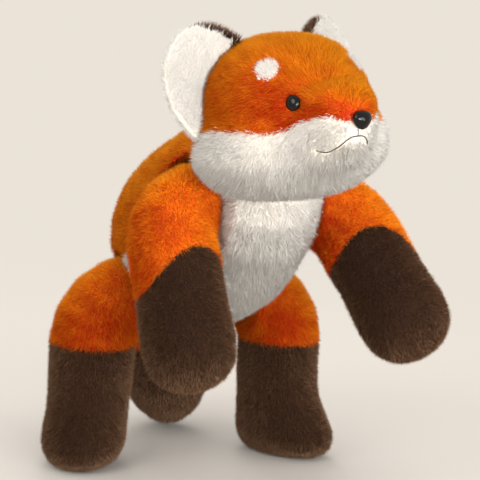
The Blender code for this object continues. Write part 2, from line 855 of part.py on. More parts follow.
def ear_sheet(side, near, far):
    """One side of an ear: a cupped petal between two depths, thick in the middle and thin at its edge."""
    middle, half, along, out, front = ear_frame(side)
    edge = [(a * half, o * EAR_HEIGHT) for a, o in spread(EAR_OUTLINE_SHARES, EAR_POINTS)]
    cup = (EAR_MIDDLE_SHARES[0] * half, EAR_MIDDLE_SHARES[1] * EAR_HEIGHT)
    facing = 1 if far > near else -1
    layers = [[], []]
    for share in EAR_RING_SHARES:
        hollow = EAR_CUP * (1 - share**2)
        thick = EAR_EDGE + (EAR_THICK - EAR_EDGE) * (1 - share**3)
        for layer, depth in zip(layers, (near, near + facing * thick)):
            spots = edge if share else edge[:1]
            row = []
            for a, o in spots:
                x = cup[0] + (a - cup[0]) * share
                y = cup[1] + (o - cup[1]) * share
                row.append(tuple(middle + along * x + out * y + front * (depth - hollow)))
            layer.append(np.array(row))
    return layers[0] + layers[1][::-1]


def turned_guards(name, guard, pivot, axis):
    """The head as it meets the ear when the ear is at either end of its fold."""
    guards = [guard]
    for label, angle in (("back", -EAR_FOLD_DEG), ("fore", EAR_FOLD_DEG)):
        copy = bpy.data.objects.new(f"{guard.name}_{label}_{name}", guard.data)
        bpy.context.collection.objects.link(copy)
        copy.parent = pivot
        turn = Matrix.Rotation(math.radians(angle), 4, axis)
        copy.matrix_local = turn @ Matrix.Translation(-pivot.location)
        copy.hide_render = True
        copy.display_type = "WIRE"
        guards.append(copy)
    return guards


def build_ear(name, side, head, guard):
    middle, _, along, out, front = ear_frame(side)
    pivot = empty(f"ear_{name}_pivot", middle + out * EAR_PIVOT_UP, head)
    guards = turned_guards(name, guard, pivot, along)
    for part, near, far, look in (
        ("front", GAP / 2, EAR_THICK, "cream_fur"),
        ("back", -GAP / 2, -EAR_THICK, "brown_fur"),
    ):
        mesh = mesh_of_rows("ear", ear_sheet(side, near, far))
        made = piece(f"ear_{part}_{name}", mesh, look, pivot)
        for tool in guards:
            cut(made, tool)


def leg_ways(out, down, angle):
    """The ways along and across a leg, turned by an angle from straight out of the trunk's side."""
    along = out * math.cos(angle) + down * math.sin(angle)
    return along, out * math.sin(angle) - down * math.cos(angle)


def toe_ring(middle, across, up, radius, toe, stretch):
    """A round row of a leg, stretched along its toe."""
    row = []
    for j in range(LIMB_SIDES):
        angle = 2 * math.pi * j / LIMB_SIDES
        ray = across * math.cos(angle) + up * math.sin(angle)
        lengthwise = ray.dot(toe)
        round_part = (1 - lengthwise**2) / radius**2
        size = 1 / math.sqrt((lengthwise / (radius + stretch)) ** 2 + round_part)
        row.append(tuple(middle + ray * size))
    return np.array(row)


def limb_rows(joint, side, pitch, splay, root, reach, table, toe_turn=0.0):
    """A leg that leaves the trunk's side square to it, bends and runs straight to its end."""
    out = ACROSS * side
    down = Vector((0, -math.cos(pitch), -math.sin(pitch)))
    hinge = out.cross(down)
    bend_radius = root + BEND_CLEAR
    corner = joint + down * bend_radius
    last = math.pi / 2 - splay
    rows = []
    for i in range(BEND_STEPS):
        across = leg_ways(out, down, last * i / BEND_STEPS)[1]
        swell = 1 + (table[0][1] - 1) * i / BEND_STEPS
        rows.append(circle(corner + across * bend_radius, across, hinge, root * swell, LIMB_SIDES))
    way, across = leg_ways(out, down, last)
    start = corner + across * bend_radius
    toe = Vector((side * math.sin(toe_turn), -math.cos(toe_turn), 0))
    for place, radius_share, toe_share in table:
        stretch = toe_share * TOE_REACH * TOE_SHARE
        middle = start + way * (place * (reach - bend_radius)) + toe * stretch
        if radius_share:
            rows.append(toe_ring(middle, across, hinge, radius_share * root, toe, stretch))
        else:
            rows.append(pole(middle))
    return rows


def build_limb(kind, names, joint, side, rows, seam, root_pivot):
    """A leg's two covers and its stuffing, on an empty at its joint."""
    pivot = empty(f"{kind}_pivot", joint, root_pivot)
    out = ACROSS * side
    last = len(rows) - 1
    lining = thinned(inset(rows, FUR_CLOTH))
    flat_on(lining, 0, joint, out)
    piece(names[0], cover(names[0], rows, lining, 0, seam), "orange_fur", pivot)
    piece(names[1], cover(names[1], rows, lining, seam, last), "brown_fur", pivot)
    core = thinned(inset(rows, FUR_CLOTH + GAP))
    flat_on(core, 0, joint, out)
    closed = [middle_of(core[0])] + core
    piece(names[2], mesh_of_rows(names[2], closed), "white_fibre", pivot)


def build_forelegs(root):
    for i, (name, side) in enumerate(SIDES):
        joint = shoulder(side)
        pitch, splay = math.radians(FORELEG_PITCH_DEG[i]), math.radians(FORELEG_SPLAY_DEG[i])
        rows = limb_rows(joint, side, pitch, splay, FORELEG_ROOT, FORELEG_LENGTH, FORELEG_SHARES)
        names = [f"foreleg_sleeve_{name}", f"forepaw_{name}", f"foreleg_stuffing_{name}"]
        build_limb(f"shoulder_{name}", names, joint, side, rows, BEND_STEPS + FORELEG_SEAM_ROW, root)


def build_hindlegs(root):
    for i, (name, side) in enumerate(SIDES):
        joint = hip(side)
        down, splay = math.pi / 2, math.radians(HINDLEG_SPLAY_DEG[i])
        toe = math.radians(TOE_TURN_DEG[i])
        rows = limb_rows(joint, side, down, splay, HINDLEG_ROOT, HIP_HEIGHT, HINDLEG_SHARES, toe)
        rows.append(middle_of(rows[-1]))
        names = [f"hindleg_sleeve_{name}", f"hindpaw_{name}", f"hindleg_stuffing_{name}"]
        build_limb(f"hip_{name}", names, joint, side, rows, BEND_STEPS + HINDLEG_SEAM_ROW, root)


def shoulder(side):
    return Vector((side * (SHOULDER_FLAT + GAP), -SHOULDER_FORWARD, SHOULDER_HEIGHT))


def hip(side):
    return Vector((side * (HIP_FLAT + GAP), HIP_BACK, HIP_HEIGHT))


def tail_way():
    """The way that the tail leaves the rump."""
    leave = math.radians(TAIL_LEAVE_DEG)
    return Vector((0, math.cos(leave), -math.sin(leave)))


def tail_pivot():
    """The middle of the tail's round root, which stands proud of the rump's lower side."""
    place, _, high, _ = TRUNK_SHARES[TAIL_SEAT_ROW]
    middle, way = bend(trunk_curve(), place)
    below = middle - way.cross(ACROSS) * (TRUNK_HALF_HEIGHT * high)
    return below + tail_way() * (TAIL_ROOT * TAIL_PROUD_SHARE)


def tail_rows():
    pivot = tail_pivot()
    tip = Vector((TAIL_TIP_SIDE, TAIL_TIP_BACK, TAIL_TIP_HEIGHT))
    way = tail_way()
    curve = (pivot - way * TAIL_ROOT, pivot + way * TAIL_SWELL, tip + UP * TAIL_HANG, tip)
    rows = []
    for place, radius_share in TAIL_SHARES:
        middle, way = bend(curve, place)
        if radius_share == 0:
            rows.append(pole(middle))
            continue
        across = (ACROSS - way * way.x).normalized()
        radius = TAIL_RADIUS * radius_share
        rows.append(circle(middle, across, way.cross(across), radius, LIMB_SIDES))
    return rows


def build_tail(root):
    pivot = empty("tail_pivot", tail_pivot(), root)
    rows = tail_rows()
    lining = thinned(inset(rows, FUR_CLOTH))
    last = len(rows) - 1
    piece("tail_base", cover("tail_base", rows, lining, 0, TAIL_SEAM_ROW), "orange_fur", pivot)
    piece("tail_tip", cover("tail_tip", rows, lining, TAIL_SEAM_ROW, last), "brown_fur", pivot)
    core = thinned(inset(rows, FUR_CLOTH + GAP))
    piece("tail_stuffing", mesh_of_rows("tail_stuffing", core), "white_fibre", pivot)


def centre(root):
    """Moves the whole fox so that its bounding box is centred over the origin."""
    graph = bpy.context.evaluated_depsgraph_get()
    places = []
    for thing in bpy.data.objects:
        if thing.type == "EMPTY" or thing.hide_render:
            continue
        mesh = thing.evaluated_get(graph).to_mesh()
        places.extend(thing.matrix_world @ vertex.co for vertex in mesh.vertices)
    low, high = np.min(places, axis=0), np.max(places, axis=0)
    root.location = (-(low[0] + high[0]) / 2, -(low[1] + high[1]) / 2, 0)
    bpy.context.view_layer.update()


def build():
    clear_scene()
    root = empty("fox", Vector())
    build_trunk(root)
    head = empty("head_pivot", NECK_MIDDLE, root)
    build_head(head)
    guard_rows = inset(head_rows(), -EAR_GAP)
    guard = cutter("head_guard", mesh_of_rows("head_guard", guard_rows), head)
    for name, side in SIDES:
        build_ear(name, side, head, guard)
    build_forelegs(root)
    build_hindlegs(root)
    build_tail(root)
    centre(root)
    return root


build()
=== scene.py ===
"""The looks of a stuffed plush fox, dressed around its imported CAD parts.

Each stuffed form gets one even skin, remeshed from its CAD covers and set in under the fur. The skin is
shared out between its covers as cloth, and fur grows on it: tapered blades of mesh, each with its own lean.
"""

import math

import bmesh
import bpy
import numpy as np
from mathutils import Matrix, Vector
from mathutils.bvhtree import BVHTree
from mathutils.kdtree import KDTree


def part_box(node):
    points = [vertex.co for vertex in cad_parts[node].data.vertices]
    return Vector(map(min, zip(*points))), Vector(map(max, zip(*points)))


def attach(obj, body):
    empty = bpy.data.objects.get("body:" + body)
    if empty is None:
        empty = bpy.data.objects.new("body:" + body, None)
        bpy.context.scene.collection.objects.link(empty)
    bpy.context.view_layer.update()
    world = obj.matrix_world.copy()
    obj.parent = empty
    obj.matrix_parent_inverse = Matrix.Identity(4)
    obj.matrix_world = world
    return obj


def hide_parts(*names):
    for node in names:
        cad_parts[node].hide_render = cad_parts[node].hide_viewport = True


MM = 0.001
SEED = 7
SEED_STEP = 10
NEARLY_ZERO = 1e-9

SPOTS = ["brow_spot_right", "brow_spot_left"]

# Camera, as the photograph was taken
CAMERA_PLACE = (-0.6242, -1.3638, 0.4386)
CAMERA_TURN_DEG = (81.981, -3.961, -24.442)
CAMERA_LENS = 122
SENSOR = 36

# Skin under the fur
SKIN_VOXEL = 3.0 * MM
SKIN_INSET = 2.6 * MM
EAR_INSET = 0.3 * MM
CLOTH = 2.0 * MM
FILLING_VOXEL = 6.0 * MM
FILLING_INSET = 8.5 * MM
EAR_VOXEL = 1.2 * MM
SMOOTH_FACTOR = 0.5
SMOOTH_TIMES = 10
EAR_SMOOTH_TIMES = 3
WELD = 0.01 * MM
MOULD_VOXEL = 0.55 * MM
MOULD_SMOOTH_TIMES = 8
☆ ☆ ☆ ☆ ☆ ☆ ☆
Set out exactly the run of lines that begins at the line holding "obj.parent = empty" and ends at the last line of the data.

    obj.parent = empty
    obj.matrix_parent_inverse = Matrix.Identity(4)
    obj.matrix_world = world
    return obj


def hide_parts(*names):
    for node in names:
        cad_parts[node].hide_render = cad_parts[node].hide_viewport = True


MM = 0.001
SEED = 7
SEED_STEP = 10
NEARLY_ZERO = 1e-9

SPOTS = ["brow_spot_right", "brow_spot_left"]

# Camera, as the photograph was taken
CAMERA_PLACE = (-0.6242, -1.3638, 0.4386)
CAMERA_TURN_DEG = (81.981, -3.961, -24.442)
CAMERA_LENS = 122
SENSOR = 36

# Skin under the fur
SKIN_VOXEL = 3.0 * MM
SKIN_INSET = 2.6 * MM
EAR_INSET = 0.3 * MM
CLOTH = 2.0 * MM
FILLING_VOXEL = 6.0 * MM
FILLING_INSET = 8.5 * MM
EAR_VOXEL = 1.2 * MM
SMOOTH_FACTOR = 0.5
SMOOTH_TIMES = 10
EAR_SMOOTH_TIMES = 3
WELD = 0.01 * MM
MOULD_VOXEL = 0.55 * MM
MOULD_SMOOTH_TIMES = 8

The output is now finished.